What has been the biggest accomplishment you have achieved since becoming published?
CB: I plundered a merchant vessel full of gold. I also ate an entire squid on a dare and burped six verses of “Blow the Man Down.”
TB: I actually don’t see getting published as that big of an accomplishment. I realize a lot of writers have it as a goal but there are a lot of awful books published every year. So getting a book published doesn’t necessarily mean you’re a great writer. I think sales are the only real indication of success. If your book sells 25,000 copies, I’d considered that a success. I haven’t been successful by that measure.
If you could have chosen another profession, what would that profession be?
TB: I’d be a pirate but not on Cap’n Billy’s ship.
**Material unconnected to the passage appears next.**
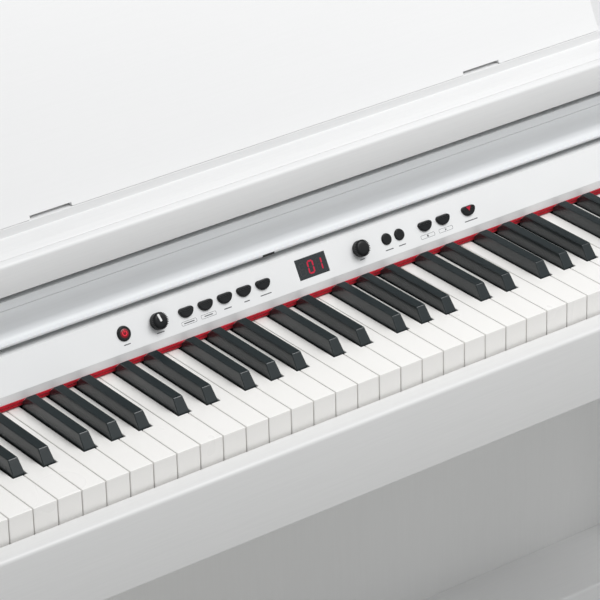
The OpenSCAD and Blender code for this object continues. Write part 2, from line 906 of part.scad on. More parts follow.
module back_panel_screws() {
    color(steel) back_screw_places() union() {
        cylinder(h = back_t, r = screw_r);
        cylinder(h = screw_head_h, r = screw_head_r);
    }
}

keys(0);  // key_c
keys(1);  // key_c_sharp
keys(2);  // key_d
keys(3);  // key_d_sharp
keys(4);  // key_e
keys(5);  // key_f
keys(6);  // key_f_sharp
keys(7);  // key_g
keys(8);  // key_g_sharp
keys(9);  // key_a
keys(10);  // key_a_sharp
keys(11);  // key_b
mirror([1, 0, 0]) side_panel();  // left_side_panel
side_panel();  // right_side_panel
mirror([1, 0, 0]) front_leg();  // left_front_leg
front_leg();  // right_front_leg
mirror([1, 0, 0]) foot();  // left_foot
foot();  // right_foot
foot_glides();
lower_back_panel();
upper_back_panel();
keybed();
key_slip();
cheek_blocks();
key_chassis();
key_pivot_rod();
key_felt_strip();
control_panel();
display_module();
display_window();
round_button(power_x, power_r);  // power_button
knob(volume_x);  // volume_knob
moon_button(mode_x[0]);  // mode_button_1
moon_button(mode_x[1]);  // mode_button_2
moon_button(mode_x[2]);  // mode_button_3
moon_button(mode_x[3]);  // mode_button_4
moon_button(mode_x[4]);  // mode_button_5
knob(data_x);  // data_knob
round_button(function_x, small_r);  // function_button
round_button(select_x, small_r);  // select_button
moon_button(record_x);  // record_button
moon_button(play_x);  // play_button
moon_button(piano_x);  // piano_button
top_board();
fallboard();
fallboard_carriage();
fallboard_rails();
music_rest();
music_rest_hinges();
pedal_box();
pedal(-1);  // soft_pedal
pedal(0);  // sostenuto_pedal
pedal(1);  // sustain_pedal
pedal_pivot_pin();
pedal_support_screw();
speakers();
speaker_grilles();
circuit_boards();
connector_panel();
back_panel_screws();
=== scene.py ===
"""White digital piano on its stand: finishes, small parts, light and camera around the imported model."""
import json
import math

import bmesh
import bpy
from mathutils import Matrix, Vector


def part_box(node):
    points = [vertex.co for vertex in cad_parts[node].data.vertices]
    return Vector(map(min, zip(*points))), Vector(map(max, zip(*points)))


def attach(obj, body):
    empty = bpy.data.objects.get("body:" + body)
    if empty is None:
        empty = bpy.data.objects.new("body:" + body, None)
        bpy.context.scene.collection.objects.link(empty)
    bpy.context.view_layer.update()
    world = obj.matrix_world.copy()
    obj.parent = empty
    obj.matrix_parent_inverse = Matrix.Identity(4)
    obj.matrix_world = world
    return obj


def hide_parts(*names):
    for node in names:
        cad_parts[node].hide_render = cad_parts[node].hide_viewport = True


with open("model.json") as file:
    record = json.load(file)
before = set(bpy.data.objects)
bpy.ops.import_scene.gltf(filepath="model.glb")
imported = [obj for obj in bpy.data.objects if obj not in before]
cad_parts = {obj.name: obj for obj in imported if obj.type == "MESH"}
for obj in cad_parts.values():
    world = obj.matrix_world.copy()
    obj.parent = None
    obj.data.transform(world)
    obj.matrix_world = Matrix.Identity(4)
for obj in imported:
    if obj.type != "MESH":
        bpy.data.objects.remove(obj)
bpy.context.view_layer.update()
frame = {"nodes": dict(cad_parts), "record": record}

MM = 0.001

# --------------------------------------------------------------------------- camera
CAMERA_PLACE = Vector((-1.6383, -2.2725, 2.1540))
CAMERA_AIM = Vector((0.5236, 0.7175, -0.4594))
CAMERA_ROLL = math.radians(-1.54)
CAMERA_LENS = 208.4

camera_data = bpy.data.cameras.new("camera")
camera_data.lens = CAMERA_LENS
camera_data.clip_end = 50
camera = bpy.data.objects.new("camera", camera_data)
aim = CAMERA_AIM.to_track_quat("-Z", "Y").to_matrix() @ Matrix.Rotation(CAMERA_ROLL, 3, "Z")
camera.matrix_world = Matrix.Translation(CAMERA_PLACE) @ aim.to_4x4()
bpy.context.scene.collection.objects.link(camera)
bpy.context.scene.camera = camera
bpy.context.scene.view_settings.view_transform = "Standard"


# --------------------------------------------------------------------------- shader tools
def add(tree, kind, sockets=None, **settings):
    """A node with its settings; sockets maps an input to a value or to another node's output."""
    made = tree.nodes.new(kind)
    for title, value in settings.items():
        setattr(made, title, value)
    for title, value in (sockets or {}).items():
        if isinstance(value, bpy.types.NodeSocket):
            tree.links.new(value, made.inputs[title])
        else:
            made.inputs[title].default_value = value
    return made


def start_group(name, inputs, outputs):
    """An empty shader node group with the named inputs and outputs."""
    tree = bpy.data.node_groups.new(name, "ShaderNodeTree")
    for title, kind in inputs:
        tree.interface.new_socket(title, in_out="INPUT", socket_type="NodeSocket" + kind)
    for title, kind in outputs:
        tree.interface.new_socket(title, in_out="OUTPUT", socket_type="NodeSocket" + kind)
    return tree, tree.nodes.new("NodeGroupInput").outputs, tree.nodes.new("NodeGroupOutput").inputs


def join(tree, **outputs):
    """Links each named output of a group to the value made for it."""
    ends = next(n for n in tree.nodes if n.bl_idname == "NodeGroupOutput").inputs
    for title, value in outputs.items():
        tree.links.new(value, ends[title])
    return tree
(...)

I’d be my own captain.
CB: You couldn’t command a crew of parrots.
Would you give up being an author for that profession or have you combined the best of both worlds?
TB: Some would say I’ve already combined the two professions. That’s the great thing about writing. You can create your ideal world, even if it’s just in a book.
How do you see yourself in ten years?
TB: With an eye patch, a wooden leg and a schooner with six cannons. I think I’ll have written my first novel by then, too. But I doubt it will be about pirates.
Any final words for writers who dream of being published one day?
TB: If you want to write, write. Don’t worry about getting published. If you try to write for fame or money, neither will happen. Find what you’re passionate about and write about it. Just don’t write a book called, Guide to Ninja Parenting. Pirates and ninjas are mortal enemies and you don’t want Cap’n Billy to plunder your house.
CB: Aye. But if ye have any treasure, I might plunder your house anyway.